The word “whipsaw” -- that old favorite of financial pundits in volatile times -- hardly does it justice.

After opening to one of the most brutal waves of selling in years on Friday, Asian stock markets bounced suddenly off their lows in a move that left investors grasping for explanations. The rally was most extreme in Australia, where the benchmark index swung from an 8.1% loss to a 4.4% gain, and quickly spread to everything from Indian stocks to the Chinese yuan. S&P 500 futures rose after the index dropped yesterday by the most since the Black Monday crash in 1987.

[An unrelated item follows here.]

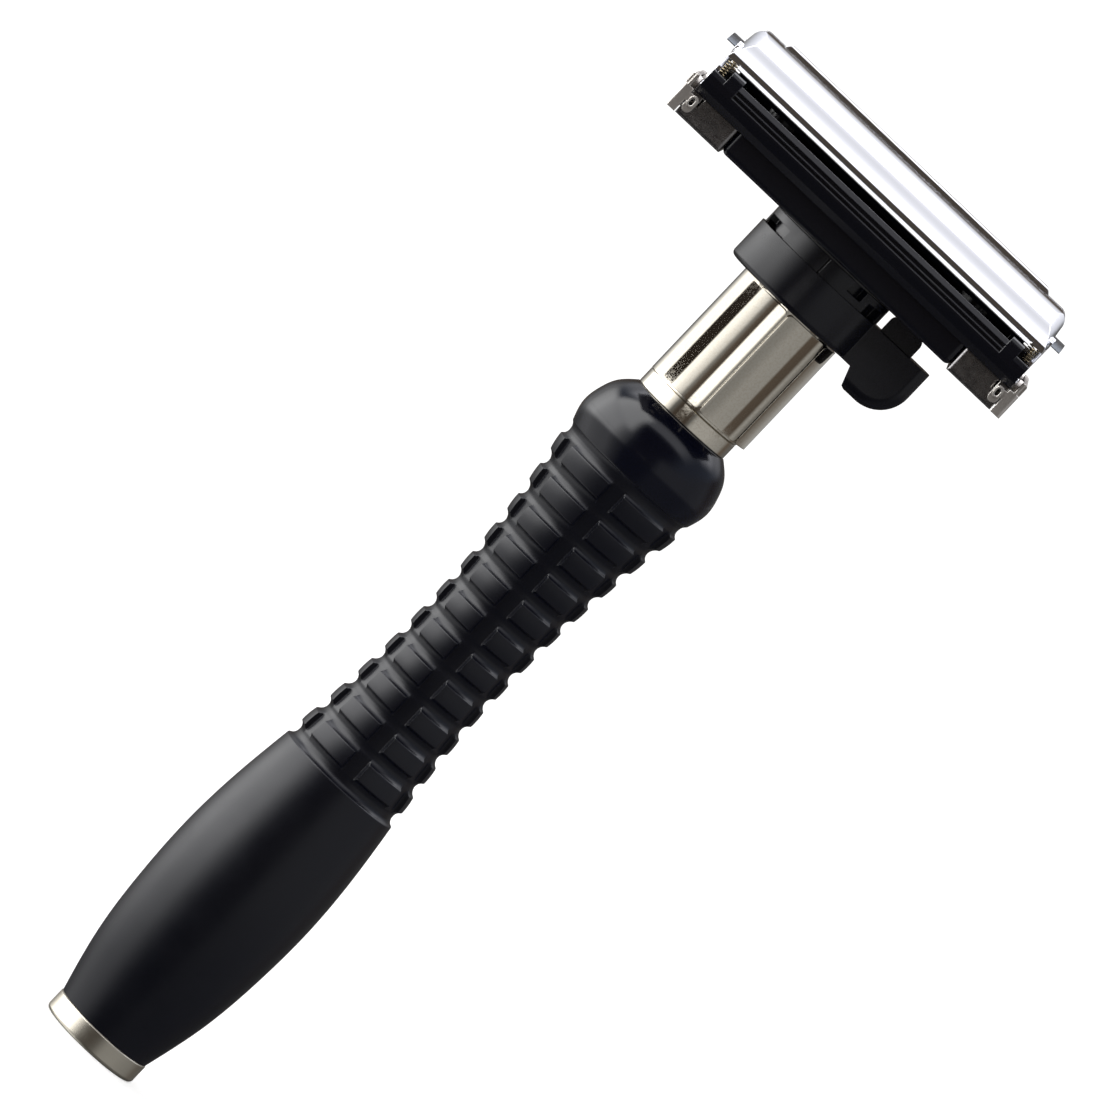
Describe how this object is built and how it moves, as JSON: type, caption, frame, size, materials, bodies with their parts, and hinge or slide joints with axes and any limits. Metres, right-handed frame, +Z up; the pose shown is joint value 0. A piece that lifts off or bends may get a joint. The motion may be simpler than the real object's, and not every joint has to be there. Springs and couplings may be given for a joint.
{
  "type": "double-edge safety razor",
  "caption": "Double-edge safety razor with butterfly doors that a thumb lever on the neck opens; ringed black handle and plated metal neck.",
  "frame": {"origin": "centre of the end cap's flat foot", "axes": "+Z up the handle to the head, +X along the head towards the thumb lever, -Y the front"},
  "size_m": [0.043, 0.0246, 0.115],
  "materials": {
    "black_grip": "satin black",
    "black_moulding": "fine-textured black",
    "washer_nylon": "smooth",
    "satin_nickel": "warm satin plate",
    "polished_nickel": "warm polished plate",
    "bright_nickel": "bright plated sheet",
    "scuffed_nickel": "dark plated sheet, lightly scuffed",
    "chrome_doors": "mirror plate",
    "blade_steel": "coated blade steel",
    "spring_steel": "dark drawn wire",
    "steel": "bright steel"
  },
  "bodies": {
    "handle_and_head": {"end_cap": "satin_nickel", "grip": "black_grip", "tie_rod": "steel", "neck_base": "polished_nickel", "neck_sleeve": "polished_nickel", "return_spring": "steel", "thrust_washer": "washer_nylon", "lower_bar": "black_moulding", "end_bracket_left": "scuffed_nickel", "end_bracket_right": "scuffed_nickel", "guard_body": "black_moulding", "end_plate_left": "bright_nickel", "end_plate_right": "bright_nickel", "end_plate_eyelets": "bright_nickel", "door_pivot_pins": "bright_nickel", "blade_platform": "black_moulding", "centre_spine": "chrome_doors", "blade": "blade_steel", "corner_springs": "spring_steel", "platform_screws": "steel", "bracket_screws": "steel"},
    "cam_lever": {"cam_collar": "black_moulding"},
    "lift_train": {"lift_stem": "steel", "follower_pin": "steel", "stem_clip": "steel", "spring_seat": "steel", "stem_nut": "steel", "lift_yoke": "steel"},
    "front_door_body": {"front_door": "chrome_doors", "front_link_pins": "steel"},
    "rear_door_body": {"rear_door": "chrome_doors", "rear_link_pins": "steel"}
  },
  "joints": [
    {"name": "lever_turn", "type": "hinge", "parent": "handle_and_head", "child": "cam_lever", "pos_m": [0, 0, 0.099], "axis": [0, 0, 1], "range_deg": [0, 90]},
    {"name": "yoke_lift", "type": "slide", "parent": "handle_and_head", "child": "lift_train", "axis": [0, 0, 1], "range_m": [0, 0.00309], "deforming": ["return_spring"]},
    {"name": "front_door_swing", "type": "hinge", "parent": "handle_and_head", "child": "front_door_body", "pos_m": [0, -0.0095, 0.1063], "axis": [1, 0, 0], "range_deg": [0, 80]},
    {"name": "rear_door_swing", "type": "hinge", "parent": "handle_and_head", "child": "rear_door_body", "pos_m": [0, 0.0095, 0.1063], "axis": [-1, 0, 0], "range_deg": [0, 80]}
  ],
  "couplings": [
    {"joint": "yoke_lift", "follows": "lever_turn", "m_per_rad": 0.001964},
    {"joint": "front_door_swing", "follows": "lever_turn", "ratio": 0.8888},
    {"joint": "rear_door_swing", "follows": "lever_turn", "ratio": 0.8888}
  ]
}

Here’s what some investors and strategists are saying about the move:

Position Unwinds
“For the first time since the Lehman shock, the risks of a serious global economic deterioration have become a real concern, and this is spurring the unwinding of positions that had built up over the past 10 years all at once,” said Takafumi Yamawaki, head of local rates and FX research at JPMorgan Securities Japan. “As such unwinding happened all at once as liquidity is dwindling, the moves in markets lack coherence. But the unwinding of positions isn’t necessarily all about selling. Treasuries are good example. Futures-driven volatility amid such an environment has made price actions incoherent.”

Australian Cheer
“I think there is a lot of bargain hunting -- which would be expected after 25-30% falls in markets. But it’s a bit hard to pinpoint the precise trigger,” said Shane Oliver at AMP Capital. News of a deal between Treasury Secretary Steven Mnuchin and House Speaker Nancy Pelosi on U.S. stimulus “may have helped, along with broad-based intervention by central banks in money markets. And in Australia the Prime Minister saying schools and universities will stay open and public transport kept running may have helped.”

Technical Rebound
“A shift in sentiment could be due to a technical rebound after oversold conditions globally,” said Corrina Xiao, a fund manager at Allianz Global Investors. “Enlarged trading volume in markets shows that investors are diverging about the outlook, and there may be some bottom fishing investors who think the market has over-reacted. But how long the rebound can sustain remains to be seen.”

Lunch Break
“Reversal of the Dow futures during the lunch break is a good signal for the Asian markets,” said Banny Lam, managing director at Ceb International International Corp Ltd. “The whole market is very oversold anyway, so people are very sensitive to good indicators. For Hong Kong, we are seeing bottom fishing of some large caps like HSBC.”

Catching the Algos
“Everyone is short huge or well underpositioned and investors are now trying to catch up with the algorithms,” said Stephen Innes, chief Asia market strategist at Axicorp. “The market remains in peril’s path awaiting the health-care/fiscal package that House Speaker Nancy Pelosi and Treasury Secretary Mnuchin are working together on. A vote is likely on Friday. Measures could include unemployment benefits and free virus testing, which will hopefully see the markets turn more favorably into the weekend.”

Vaccine Out of Canada?
Medical experts have cautioned that a coronavirus vaccine could take well over a year to produce, and even then there’s no guarantee of success. Still, news that a Canadian company may have the early stages of a potential vaccine against Covid-19 was making the rounds midday Friday, according to Khiem Do, head of greater China investments at Baring Asset Management (Asia) Ltd., and Vishnu Varathan, head of economics and strategy at Mizuho Bank Ltd. in Singapore.

Varathan pointed to Quebec-based Medicago, which announced Thursday that it has produced a “virus-like particle” of Covid-19, the first step in developing a vaccine. The company expects to initiate human trials of the vaccine by July or August, according to a release.